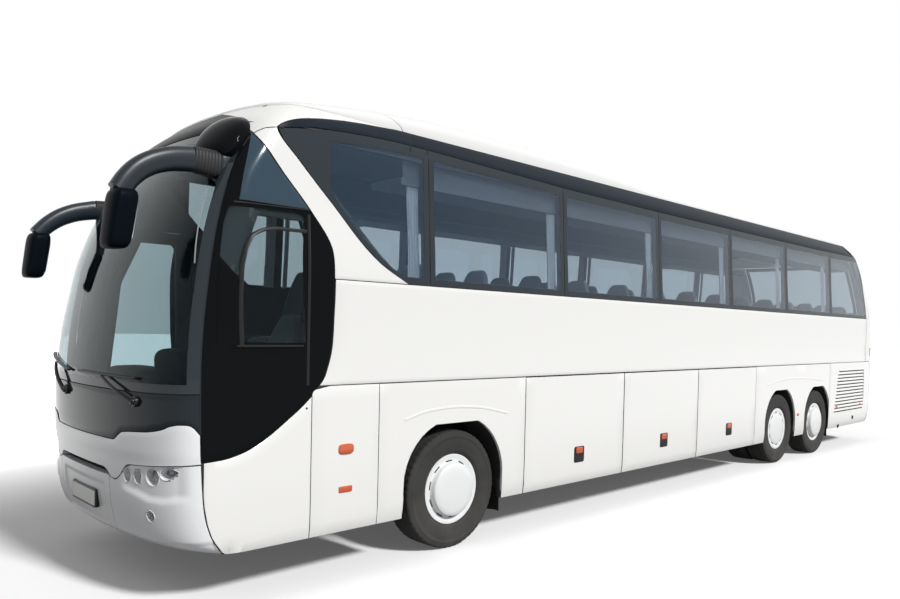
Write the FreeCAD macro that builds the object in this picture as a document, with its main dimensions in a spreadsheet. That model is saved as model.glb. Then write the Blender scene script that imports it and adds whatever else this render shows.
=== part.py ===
"""Three-axle touring coach, about 13.8 m long, as a parametric assembly of separate pieces.

Frame: +X towards the nose, +Y to the coach's left, +Z up, millimetres. The origin lies on the
ground below the middle of the whole coach, mirrors included.
"""
import FreeCAD, Part
import os
import re
import Sketcher

doc = FreeCAD.newDocument("coach")
sheet = doc.addObject("Spreadsheet::Sheet", "Sizes")

# ---- driving dimensions: name, value in mm (or degrees), what it is
cells = [
    ("wheelbase", 6840, "front axle to drive axle"),
    ("front_overhang", 2690, "front axle to nose"),
    ("tag_spacing", 1470, "drive axle to tag axle"),
    ("rear_overhang", 2810, "tag axle to tail"),
    ("body_width", 2550, "over the side panels"),
    ("body_height", 3640, "ground to the crown of the plain roof"),
    ("fairing_rise", 195, "roof crown to the top of the air-conditioning fairing"),
    ("mirror_reach", 225, "mirror heads ahead of the nose"),
    ("skirt", 362, "ground to the lower edge of the panels"),
    ("bumper_top", 860, "seam between bumper and front mask"),
    ("screen_seam", 1400, "lower edge of the windscreen"),
    ("rub_line", 1494, "seam between lower panels and side wall"),
    ("belt", 2294, "lower edge of the side windows"),
    ("band_drop", 260, "roof crown down to the upper edge of the windows"),
    ("cove_drop", 70, "roof crown down to the edge of the roof panel"),
    ("tumblehome", 60, "lean of each side between belt and window top"),
    ("cove_inset", 155, "roof edge inside the side"),
    ("wall", 60, "thickness of walls, doors and roof"),
    ("pane", 12, "thickness of the glass"),
    ("panel_gap", 10, "gap round a moving panel"),
    ("door_gap", 8, "gap round a passenger door"),
    ("seat_gap", 0.3, "running gap where a moving piece is seated"),
    ("pin_gap", 0.08, "radial clearance of a pin in its bore"),
    ("bow", 100, "crown of the nose in plan"),
    ("nose_corner", 330, "length of the rounded front corners"),
    ("nose_corner_width", 345, "width of the rounded front corners"),
    ("tail_bow", 50, "crown of the tail in plan"),
    ("tail_corner", 220, "length of the rounded rear corners"),
    ("tail_corner_width", 300, "width of the rounded rear corners"),
    ("first_post", 350, "first window post ahead of the front axle"),
    ("last_post", 440, "last window post behind the tag axle"),
    ("post_width", 90, "window post behind the glass"),
    ("front_bay_clear", 908, "front axle back to the first luggage door"),
    ("drive_bay_clear", 884, "drive axle forward to the last luggage door"),
    ("deck_height", 1360, "saloon floor"),
    ("cab_height", 950, "cab floor"),
    ("floor_plate", 60, "thickness of the floors"),
    ("belly", 420, "underside of the luggage bay floor"),
    ("plate", 40, "thickness of bay floors and bulkheads"),
    ("rail_low", 760, "underside of the chassis rails"),
    ("rail_high", 890, "top of the chassis rails"),
    ("rail_width", 80, "width of a chassis rail"),
    ("rail_clear", 148, "inner drive tyre to the chassis rail"),
    ("pad_depth", 40, "jacking pad below a chassis rail"),
    ("riser_depth", 60, "step up from the cab floor to the saloon floor"),
    ("rear_seat_room", 1000, "tail to the middle of the rearmost seats, least"),
    ("engine_offset", 320, "tail to the engine's rear face"),
    ("tyre_radius", 522, "295/80 R22.5"),
    ("tyre_width", 298, "295/80 R22.5"),
    ("bead_radius", 286, "rim seat for the tyre"),
    ("rim_width", 210, "over the rim flanges"),
    ("rim_wall", 24, "rim barrel"),
    ("rim_disc", 14, "wheel disc"),
    ("hub_radius", 110, "wheel hub"),
    ("spindle_radius", 40, "wheel spindle"),
    ("wheel_inset", 180, "body side to the outer wheel's mid plane"),
    ("twin_spacing", 338, "between the mid planes of twin wheels"),
    ("kingpin_in", 165, "wheel's mid plane to the kingpin"),
    ("kingpin_radius", 25, "kingpin"),
    ("eye_radius", 55, "axle eye round the kingpin"),
    ("eye_height", 120, "axle eye along the kingpin"),
    ("ear_gap", 10, "axle eye to the knuckle's ears"),
    ("ear", 42, "thickness of the knuckle's ears"),
    ("track_arm", 220, "kingpin back to the tie rod"),
    ("rod_radius", 16, "tie rod"),
    ("rod_pin", 10, "tie rod end pin"),
    ("bellows_radius", 75, "air spring"),
    ("arch_clear", 88, "front tyre to its arch"),
    ("rear_arch_clear", 43, "rear tyres to their arches"),
    ("arch_rise", 76, "tyre top to the top of an arch"),
    ("seat_pitch", 800, "passenger seat rows"),
    ("aisle_half", 240, "middle to the aisle side of the seats"),
    ("seat_clear", 95, "seats to the side wall"),
    ("seat_rise", 1150, "floor to the top of a headrest"),
    ("door_arm", 560, "swing arm of a passenger door"),
    ("arm_in", 155, "swing arm inside the body side"),
    ("post_radius", 22, "swing arm post"),
    ("arm_pin", 12, "pin at the end of a swing arm"),
    ("middle_door_ahead", 1840, "middle door's front edge ahead of the drive axle"),
    ("middle_door_width", 800, "middle door"),
    ("front_door_back", 1370, "front door's rear edge behind the nose"),
    ("front_door_front", 500, "front door's front edge behind the nose"),
    ("front_door_drop", 580, "window top down to the top of the front door"),
    ("front_step_in", 615, "front stairwell into the body"),
    ("middle_step_in", 855, "middle stairwell into the body"),
    ("riser", 20, "thickness of the last riser"),
    ("engine_length", 1200, "engine block"),
    ("engine_low", 500, "ground to the engine block"),
    ("engine_high", 1200, "ground to the top of the engine block"),
    ("door_low", 400, "lower edge of the passenger doors"),
    ("knuckle_bead", 6, "hinge bead of a luggage door"),
    ("hinge_length", 90, "one hinge bead"),
    ("lid_low", 980, "lower edge of the engine lid"),
    ("lid_high", 1750, "top of the engine lid"),
    ("lid_clear", 475, "body side to the engine lid"),
    ("lid_top_gap", 22, "engine lid below the rear wall"),
    ("lid_hinge_out", 180, "middle to an engine lid hinge"),
    ("rear_bumper_top", 940, "seam between rear bumper and rear wall"),
    ("tow_radius", 22, "towing eye socket"),
]
for row, (name, value, note) in enumerate(cells, start=1):
    sheet.set(f"A{row}", name)
    sheet.set(f"B{row}", str(value))
    sheet.set(f"C{row}", note)
    sheet.setAlias(f"B{row}", name)
doc.recompute()
cell_names = {name for name, value, note in cells}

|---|

[What you need to do]
Copy all lines in the listing above where the string "dimensions" appears.

[Exercise result]
Write the FreeCAD macro that builds the object in this picture as a document, with its main dimensions in a spreadsheet. That model is saved as model.glb. Then write the Blender scene script that imports it and adds whatever else this render shows.
# ---- driving dimensions: name, value in mm (or degrees), what it is